DIRECTIONS
Repeat exactly the stretch of lines from the line containing "- half_length, pivot_z" through the line containing "obj.matrix_parent_inverse = Matrix.Identity(4)", both included, and nothing else.

AVAILABLE DATA

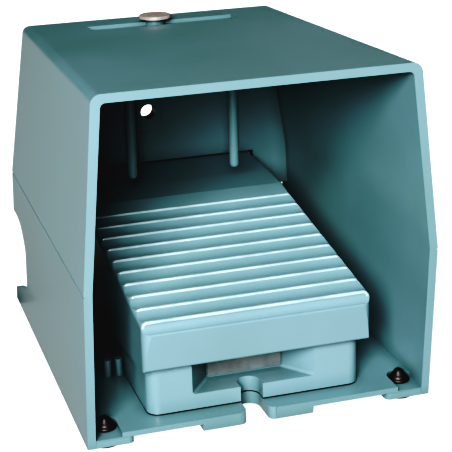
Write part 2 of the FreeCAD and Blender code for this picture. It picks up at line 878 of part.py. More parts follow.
def actuator_nut():
    low = push_boss_low() - nut_height
    nut = hexagon(nut_width, 0, plunger_y, (low, push_boss_low()))
    return nut.cut(upright(push_screw_radius, 0, plunger_y, (0, far)))


def actuator_pad():
    low = plunger_top + plunger_gap
    steps = [(0, low), (pad_radius * 0.6, low + 0.15, pad_radius - 0.4, low + 1.2), (pad_radius, low + 1.8)]
    steps += [(pad_radius, low + pad_height), (0, low + pad_height)]
    body = turned(steps, 0, plunger_y)
    return body.cut(upright(push_screw_radius, 0, plunger_y, (low + pad_seat, far)))


def bush():
    inside = skirt_half - skirt_side - cheek_boss
    outer = shaft_radius + running_clearance + bush_wall
    sleeve = crosswise(outer, pivot_y, pivot_z, (inside, skirt_half))
    flange = crosswise(bush_flange_radius, pivot_y, pivot_z, (skirt_half, skirt_half + bush_flange))
    bore = crosswise(shaft_radius + running_clearance, pivot_y, pivot_z, (0, far))
    return fuse([sleeve, flange]).cut(bore)


def clip_place():
    start = skirt_half + bush_flange + clip_gap
    return start, start + clip_thickness


def clip():
    x = clip_place()
    ring = crosswise(clip_radius, pivot_y, pivot_z, x)
    ring = ring.cut(crosswise(shaft_radius - clip_groove, pivot_y, pivot_z, x))
    gap = block(x, (pivot_y - shaft_radius + 1, pivot_y + shaft_radius - 1), (pivot_z - far, pivot_z))
    return ring.cut(gap)


def pivot_shaft():
    end = clip_place()[1] + shaft_end
    shape = crosswise(shaft_radius, pivot_y, pivot_z, (-end, end))
    tips = [e for e in shape.Edges if e.Closed]
    shape = shape.makeChamfer(shaft_chamfer, tips)
    x = clip_place()
    collar = crosswise(shaft_radius + 1, pivot_y, pivot_z, x)
    collar = collar.cut(crosswise(shaft_radius - clip_groove, pivot_y, pivot_z, x))
    for ring in both_sides(collar):
        shape = shape.cut(ring)
    return shape


def plunger():
    stem = upright(plunger_radius, 0, plunger_y, (yoke_top, plunger_top))
    rim = [e for e in stem.Edges if e.Closed and e.BoundBox.ZMin > plunger_top - 0.01]
    stem = stem.makeFillet(1.2, rim)
    yoke = rounded_plan((-yoke_length / 2, yoke_length / 2),
                        (plunger_y - yoke_width / 2, plunger_y + yoke_width / 2),
                        (yoke_top - yoke_thickness, yoke_top), yoke_corner)
    return fuse([stem, yoke])


def plunger_boot():
    # Bellows from the guide's rim to just under the plunger's head
    low = housing_height + guide_height
    high = plunger_top - 1.5
    inner = plunger_radius + 0.25
    step = (high - low) / 4
    outer_line = [(guide_radius, low), (guide_radius - 1.2, low + step), (guide_radius, low + 2 * step),
                  (guide_radius - 2.2, low + 3 * step), (inner + boot_wall + 0.6, high)]
    inner_line = [(inner, high), (guide_radius - 2.2 - boot_wall, low + 3 * step - boot_wall),
                  (guide_radius - boot_wall, low + 2 * step), (guide_radius - 1.2 - boot_wall, low + step),
                  (guide_radius - boot_wall, low)]
    return turned(outer_line + inner_line, 0, plunger_y)


def return_spring(x):
    low = housing_height - spring_cup_depth
    high = under_tread(spring_y - spring_radius - spring_wire)
    return coil(spring_radius, spring_wire, x, spring_y, (low, high - 0.2), spring_turns)


def plunger_spring():
    z = (floor_top, yoke_top - yoke_thickness)
    return coil(return_radius, return_wire, 0, plunger_y, z, return_turns)


def buffer_top():
    # Just under the tread when the pedal is fully down
    y = buffer_y - buffer_radius - pivot_y
    z = under_tread(buffer_y - buffer_radius) - pivot_z
    turn = math.radians(travel_degrees)
    return pivot_z + y * math.sin(turn) + z * math.cos(turn) - buffer_gap


def travel_buffer(x):
    top = buffer_top()
    stem = buffer_stem_radius - press_clearance
    steps = [(0, housing_height - buffer_stem), (stem, housing_height - buffer_stem)]
    steps += [(stem, housing_height), (buffer_radius, housing_height), (buffer_radius, top - 1.5)]
    steps.append((buffer_radius - 0.6, top - 0.5, buffer_radius - 1.8, top))
    steps.append((0, top))
    return turned(steps, x, buffer_y)


def rest_buffer(x):
    top = pivot_z - rest_gap
    y = pivot_y + knuckle_radius + ear_arm_reach - rest_radius
    return upright(rest_radius, x, y, (top - rest_height, top))


def contact_block(x):
    # Base of one contact block: a well for the carrier and its bridge, and steps for the terminals
    half = block_width / 2
    y = (plunger_y - block_length / 2, plunger_y + block_length / 2)
    shape = block((x - half, x + half), y, (floor_top, floor_top + block_height))
    well = block((x - bridge_width / 2 - well_margin, x + bridge_width / 2 + well_margin),
                 (plunger_y - bridge_length / 2 - well_margin, plunger_y + bridge_length / 2 + well_margin),
                 (floor_top + strip_lift, far))
    side = carrier_width / 2 + well_margin
    reach = carrier_length / 2 + well_margin
    slide = block((x - side, x + side), (plunger_y - reach, plunger_y + reach),
                  (floor_top + strip_lift, far))
    shape = shape.cut(fuse([well, slide]))
    for strip in block_strips(x):
        shape = shape.cut(strip)
    for sign in (-1, 1):
        end = plunger_y + sign * block_length / 2
        inner = end - sign * terminal_step
        step = block((x - half, x + half), (min(end, inner), max(end, inner)),
                     (floor_top + strip_lift + strip_thickness, far))
        shape = shape.cut(step)
    for place in block_screw_places(x):
        shape = shape.cut(upright(block_screw_radius, *place, (0, far)))
    return shape


def block_screw_places(x):
    side = block_width / 2 - block_screw_inset
    reach = block_length / 2 - strip_length
    return [(x - side, plunger_y - reach), (x + side, plunger_y + reach)]


def block_strips(x):
    strips = []
    low = floor_top + strip_lift
    for sign in (-1, 1):
        end = plunger_y + sign * block_length / 2
        inner = end - sign * strip_length
        strips.append(block((x - strip_width / 2, x + strip_width / 2), (min(end, inner), max(end, inner)),
                            (low, low + strip_thickness)))
    return strips


def fixed_contacts():
    strips = block_strips(-block_x) + block_strips(block_x)
    return Part.makeCompound(strips)


def terminal_screws():
    low = floor_top + strip_lift + strip_thickness
    screws = []
    for x in (-block_x, block_x):
        for sign in (-1, 1):
            y = plunger_y + sign * (block_length / 2 - terminal_radius - terminal_inset)
            head = upright(terminal_radius, x, y, (low, low + terminal_height))
            screws.append(head.cut(driver_slot(x, y, terminal_radius, low + terminal_height)))
    return Part.makeCompound(screws)


def block_screws():
    top = floor_top + block_height
    screws = []
    for x in (-block_x, block_x):
        for px, py in block_screw_places(x):
            shank = upright(block_screw_radius, px, py, (floor_top, top))
            head = upright(block_screw_radius + block_head_extra, px, py, (top, top + block_head_height))
            screws.append(fuse([shank, head]))
    return Part.makeCompound(screws)


def contact_carriers():
    carriers = []
    for x in (-block_x, block_x):
        y = (plunger_y - carrier_length / 2, plunger_y + carrier_length / 2)
        body = block((x - carrier_width / 2, x + carrier_width / 2), y,
                     (bridge_height, yoke_top - yoke_thickness))
        eye = block((x - bridge_width / 2, x + bridge_width / 2), y,
                    (bridge_height, bridge_height + bridge_thickness))
        carriers.append(body.cut(eye))
    return Part.makeCompound(carriers)


def contact_bridges():
    bridges = []
    for x in (-block_x, block_x):
        y = (plunger_y - bridge_length / 2, plunger_y + bridge_length / 2)
        bridges.append(block((x - bridge_width / 2, x + bridge_width / 2), y,
                             (bridge_height, bridge_height + bridge_thickness)))
    return Part.makeCompound(bridges)


def earth_screw():
    seat = floor_top + earth_clamp_height
    head = upright(earth_head_radius, earth_x, earth_y, (seat, seat + earth_head_height))
    shank = upright(earth_radius, earth_x, earth_y, (floor_top, seat))
    slot = driver_slot(earth_x, earth_y, earth_head_radius, seat + earth_head_height)
    return fuse([head, shank]).cut(slot)


def earth_clamp():
    half = earth_clamp_width / 2
    reach = earth_clamp_length / 2
    shape = rounded_plan((earth_x - half, earth_x + half), (earth_y - reach, earth_y + reach),
                         (floor_top, floor_top + earth_clamp_height), earth_clamp_corner)
    return shape.cut(upright(earth_radius, earth_x, earth_y, (0, far)))


def gland_body():
    face = housing_rear + entry_boss_length
    shank = lengthwise(entry_radius, -entry_x, entry_z, (face - entry_thread, face))
    collar = hexagon_lengthwise(gland_hex, -entry_x, entry_z, (face, face + gland_collar))
    neck_start = face + gland_collar
    neck = lengthwise(gland_neck_radius, -entry_x, entry_z, (neck_start, neck_start + gland_neck))
    bore = lengthwise(cable_radius + 1, -entry_x, entry_z, (0, floor_length))
    return fuse([shank, collar, neck]).cut(bore)


def gland_seal():
    start = housing_rear + entry_boss_length + gland_collar + gland_neck
    tube = lengthwise(gland_neck_radius - gland_wall, -entry_x, entry_z, (start, start + seal_length))
    return tube.cut(lengthwise(cable_radius, -entry_x, entry_z, (0, floor_length)))


def gland_nut():
    start = housing_rear + entry_boss_length + gland_collar + gland_nut_gap
    end = start + gland_nut_length + gland_dome
    body = hexagon_lengthwise(gland_nut_hex, -entry_x, entry_z, (start, start + gland_nut_length))
    steps = [(0, start), (gland_nut_hex / 2, start), (gland_nut_hex / 2, end - gland_dome - 1)]
    steps.append((gland_nut_hex / 2 - 1, end - gland_dome / 2, cable_radius + cable_play + 1, end))
    steps.append((0, end))
    shape = fuse([body, turned_lengthwise(steps, -entry_x, entry_z)])
    neck_end = start - gland_nut_gap + gland_neck
    shape = shape.cut(lengthwise(gland_neck_radius, -entry_x, entry_z, (start - 1, neck_end)))
    shape = shape.cut(lengthwise(gland_neck_radius - gland_wall, -entry_x, entry_z,
                                 (neck_end, neck_end + seal_length)))
    return shape.cut(lengthwise(cable_radius + cable_play, -entry_x, entry_z, (0, floor_length)))


def seal_ring(x):
    face = housing_rear + entry_boss_length
    steps = [(entry_radius, face - ring_section), (entry_radius + ring_section, face - ring_section),
             (entry_radius + ring_section, face), (entry_radius, face)]
    return turned_lengthwise(steps, x, entry_z)


def blanking_plug():
    face = housing_rear + entry_boss_length
    shank = lengthwise(entry_radius, entry_x, entry_z, (face - entry_thread, face))
    head = lengthwise(plug_radius, entry_x, entry_z, (face, face + plug_head))
    rim = [e for e in head.Edges if e.Closed and e.BoundBox.YMin > face + plug_head - 0.01]
    head = head.makeFillet(plug_edge, rim)
    groove = block((entry_x - plug_radius, entry_x + plug_radius),
                   (face + plug_head - plug_slot_depth, floor_length),
                   (entry_z - plug_slot / 2, entry_z + plug_slot / 2))
    return fuse([shank, head]).cut(groove)


def save(name, shape):
    shape = shape.copy()
    shape.translate(Vector(0, -half_length, foot_drop))
    shape.exportStep("parts/" + name + ".step")
    print(name, round(shape.Volume / 1000, 2), "cm3", len(shape.Solids), shape.isValid())


os.makedirs("parts", exist_ok=True)

save("hood", hood())
save("socket_cap", cap())
for place, (x, y) in foot_places().items():
    save("foot_" + place, foot(x, y))
save("switch_housing", switch_housing())
save("housing_gasket", gasket())
save("housing_screws", fixing_screws())
save("cover_plate", cover_plate())
save("cover_plate_screws", cover_plate_screws())
save("pivot_shaft", pivot_shaft())
save("shaft_clip_right", clip())
save("shaft_clip_left", mirrored(clip()))
save("pivot_bush_right", bush())
save("pivot_bush_left", mirrored(bush()))
save("pedal", pedal())
save("actuator_screw", actuator_screw())
save("actuator_nut", actuator_nut())
save("actuator_pad", actuator_pad())
save("plunger", plunger())
save("plunger_boot", plunger_boot())
save("plunger_spring", plunger_spring())
for side, sign in (("left", -1), ("right", 1)):
    save("return_spring_" + side, return_spring(sign * spring_x))
    save("travel_buffer_" + side, travel_buffer(sign * buffer_x))
    save("rest_buffer_" + side, rest_buffer(sign * (ear_inner + ear_thickness / 2)))
    save("contact_block_" + side, contact_block(sign * block_x))
save("fixed_contacts", fixed_contacts())
save("terminal_screws", terminal_screws())
save("block_screws", block_screws())
save("contact_carriers", contact_carriers())
save("contact_bridges", contact_bridges())
save("earth_screw", earth_screw())
save("earth_clamp", earth_clamp())
save("gland_body", gland_body())
save("gland_seal", gland_seal())
save("gland_nut", gland_nut())
save("entry_ring_left", seal_ring(-entry_x))
save("entry_ring_right", seal_ring(entry_x))
save("blanking_plug", blanking_plug())

print("pivot", 0, pivot_y - half_length, pivot_z + foot_drop, "lever", lever, "travel", travel_degrees)
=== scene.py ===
import math

import bmesh
import bpy
from mathutils import Matrix, Vector


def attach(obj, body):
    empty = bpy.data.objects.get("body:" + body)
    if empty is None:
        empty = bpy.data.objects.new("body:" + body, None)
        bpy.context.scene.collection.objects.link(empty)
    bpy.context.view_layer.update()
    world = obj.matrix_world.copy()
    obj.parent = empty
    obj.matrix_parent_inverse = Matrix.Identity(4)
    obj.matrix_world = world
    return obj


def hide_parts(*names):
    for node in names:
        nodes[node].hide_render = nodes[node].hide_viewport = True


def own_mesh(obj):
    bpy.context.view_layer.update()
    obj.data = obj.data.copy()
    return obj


# Industrial foot switch: enamelled hood over a fluted pedal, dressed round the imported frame
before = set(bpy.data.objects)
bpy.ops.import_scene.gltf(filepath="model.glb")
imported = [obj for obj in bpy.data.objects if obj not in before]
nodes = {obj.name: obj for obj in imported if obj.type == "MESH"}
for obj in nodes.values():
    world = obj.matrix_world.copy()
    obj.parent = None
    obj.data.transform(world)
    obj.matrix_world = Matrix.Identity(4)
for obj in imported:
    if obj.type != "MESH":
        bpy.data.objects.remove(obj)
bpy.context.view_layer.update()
mm = 0.001
print("stage: frame loaded,", len(nodes), "nodes")


def toLinear(hexColour):
    # sRGB hex such as "7FA9AD" turned into linear light
    channels = [int(hexColour[i:i + 2], 16) / 255 for i in (0, 2, 4)]
    linear = [c / 12.92 if c <= 0.04045 else ((c + 0.055) / 1.055) ** 2.4 for c in channels]
    return (*linear, 1.0)


def addNode(tree, kind, settings=None, inputs=None):
    # settings: the node's own choices, or the stops of a colour ramp
    # inputs: for each socket a plain value, or the output that feeds it
    node = tree.nodes.new(kind)
    for key, value in (settings or {}).items():
        if key == "stops":
            elements = node.color_ramp.elements
            while len(elements) < len(value):
                elements.new(0.5)
            for element, (place, colour) in zip(elements, value):
                element.position = place
                element.color = toLinear(colour)
        else:
            setattr(node, key, value)
    for key, value in (inputs or {}).items():
        if isinstance(value, bpy.types.NodeSocket):
            tree.links.new(value, node.inputs[key])
        else:
            node.inputs[key].default_value = value
    return node


def newMaterial(name):
    # an empty material with its Object coordinates ready
    material = bpy.data.materials.new(name)
    material.use_nodes = True
    tree = material.node_tree
    tree.nodes.clear()
    return material, tree, addNode(tree, "ShaderNodeTexCoord").outputs["Object"]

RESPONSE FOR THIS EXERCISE
print("pivot", 0, pivot_y - half_length, pivot_z + foot_drop, "lever", lever, "travel", travel_degrees)
=== scene.py ===
import math

import bmesh
import bpy
from mathutils import Matrix, Vector


def attach(obj, body):
    empty = bpy.data.objects.get("body:" + body)
    if empty is None:
        empty = bpy.data.objects.new("body:" + body, None)
        bpy.context.scene.collection.objects.link(empty)
    bpy.context.view_layer.update()
    world = obj.matrix_world.copy()
    obj.parent = empty
    obj.matrix_parent_inverse = Matrix.Identity(4)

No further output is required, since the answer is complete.